CalibrateEDMF.jl
CalibrateEDMF.jl copied to clipboard
Buildkite tests fail randomly due to errors when using Distributed
Many of the buildkite tests now fail randomly due to an error that originates in the use of Distributed.
An example of this error is:
Stacktrace:
--
| [1] (::Base.var"#898#900")(x::Task)
| @ Base ./asyncmap.jl:177
| [2] foreach(f::Base.var"#898#900", itr::Vector{Any})
| @ Base ./abstractarray.jl:2712
| [3] maptwice(wrapped_f::Function, chnl::Channel{Any}, worker_tasks::Vector{Any}, c::Vector{String})
| @ Base ./asyncmap.jl:177
| [4] wrap_n_exec_twice
| @ ./asyncmap.jl:153 [inlined]
| [5] #async_usemap#883
| @ ./asyncmap.jl:103 [inlined]
| [6] #asyncmap#882
| @ ./asyncmap.jl:81 [inlined]
| [7] pmap(f::Function, p::WorkerPool, c::Vector{String}; distributed::Bool, batch_size::Int64, on_error::Nothing, retry_delays::Vector{Any}, retry_check::Nothing)
| @ Distributed /central/software/julia/1.7.3/share/julia/stdlib/v1.7/Distributed/src/pmap.jl:126
| [8] pmap(f::Function, p::WorkerPool, c::Vector{String})
| @ Distributed /central/software/julia/1.7.3/share/julia/stdlib/v1.7/Distributed/src/pmap.jl:101
| [9] pmap(f::Function, c::Vector{String}; kwargs::Base.Pairs{Symbol, Union{}, Tuple{}, NamedTuple{(), Tuple{}}})

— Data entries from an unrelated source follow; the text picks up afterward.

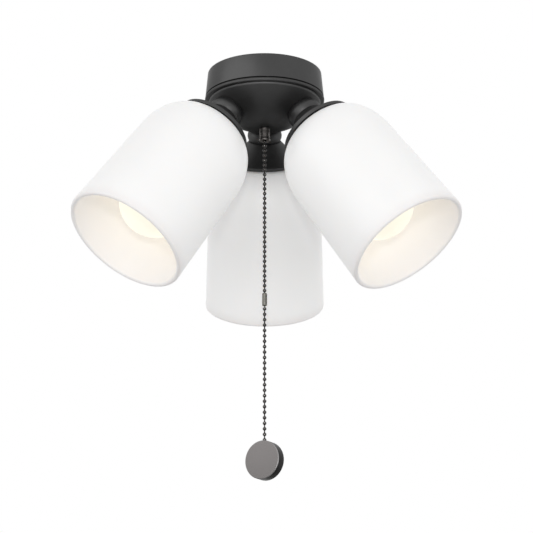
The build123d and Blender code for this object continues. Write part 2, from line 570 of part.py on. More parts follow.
def socket_contact():
    """Round centre contact on a stem that runs up through the socket's floor."""
    return (rod(CONTACT_RADIUS, SOCKET_FLOOR, CONTACT_FACE)
            + rod(CONTACT_STEM_RADIUS, SOCKET_BODY_TOP, SOCKET_FLOOR))


def lamp_base():
    """Lamp's metal base with its black insulator cone and tip contact in one outline."""
    insulator = LAMP_CONTACT + LAMP_TIP_HEIGHT
    shoulder = insulator + LAMP_INSULATOR_HEIGHT
    return turned(outline(
        (0, LAMP_CONTACT), (LAMP_CONTACT_RADIUS, LAMP_CONTACT), (LAMP_CONTACT_RADIUS, insulator),
        (LAMP_INSULATOR_RADIUS, shoulder), (LAMP_BASE_RADIUS, shoulder),
        (LAMP_BASE_RADIUS, LAMP_BASE_END), (0, LAMP_BASE_END)))


def lamp_globe():
    """Thin glass globe: a neck that opens tangentially into a ball."""
    centre = LAMP_TIP - LAMP_RADIUS
    turn = 2 * atan((LAMP_RADIUS - LAMP_NECK_RADIUS) / (centre - LAMP_BASE_END))

    def skin(inset):
        """Points of the outline, moved in by the glass: neck end, tangent point and pole."""
        radius = LAMP_RADIUS - inset
        touch = (radius * cos(turn), centre - radius * sin(turn))
        return (LAMP_NECK_RADIUS - inset, LAMP_BASE_END), touch, (0, centre + radius)

    outer, inner = skin(0), skin(LAMP_GLASS)
    widest = (LAMP_RADIUS, centre), (LAMP_RADIUS - LAMP_GLASS, centre)
    section = make_face([
        TangentArc(outer[0], outer[1], tangent=(0, 1)),
        ThreePointArc(outer[1], widest[0], outer[2]),
        Line(outer[2], inner[2]),
        ThreePointArc(inner[2], widest[1], inner[1]),
        TangentArc(inner[0], inner[1], tangent=(0, 1)),
        Line(inner[0], outer[0]),
    ])
    return turned(section)


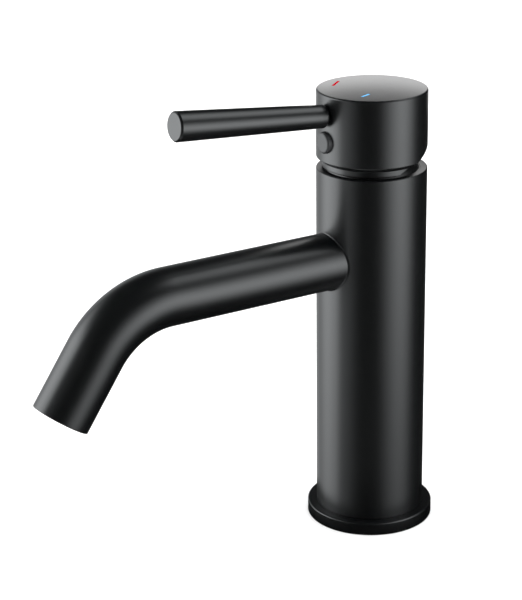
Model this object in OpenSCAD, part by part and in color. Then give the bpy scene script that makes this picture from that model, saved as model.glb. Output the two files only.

| @ Distributed /central/software/julia/1.7.3/share/julia/stdlib/v1.7/Distributed/src/pmap.jl:156
| [10] pmap(f::Function, c::Vector{String})
| @ Distributed /central/software/julia/1.7.3/share/julia/stdlib/v1.7/Distributed/src/pmap.jl:156
| [11] macro expansion
| @ /central/scratch/esm/slurm-buildkite/calibrateedmf-ci/2157/calibrateedmf-ci/integration_tests/julia_parallel_test.jl:65 [inlined]
| [12] macro expansion
| @ ./timing.jl:220 [inlined]
| [13] top-level scope
| @ /central/scratch/esm/slurm-buildkite/calibrateedmf-ci/2157/calibrateedmf-ci/integration_tests/julia_parallel_test.jl:61
| in expression starting at /central/scratch/esm/slurm-buildkite/calibrateedmf-ci/2157/calibrateedmf-ci/integration_tests/julia_parallel_test.jl:60
| ┌ Warning: Forcibly interrupting busy workers
| │ exception = rmprocs: pids [3, 4, 5, 6, 7, 8, 9, 10, 11] not terminated after 5.0 seconds.
| └ @ Distributed /buildworker/worker/package_linux64/build/usr/share/julia/stdlib/v1.7/Distributed/src/cluster.jl:1249
| ┌ Warning: rmprocs: process 1 not removed
| └ @ Distributed /buildworker/worker/package_linux64/build/usr/share/julia/stdlib/v1.7/Distributed/src/cluster.jl:1045
An example PR where this error results in tests randomly failing is https://github.com/CliMA/CalibrateEDMF.jl/pull/440.
How do we fix this issue?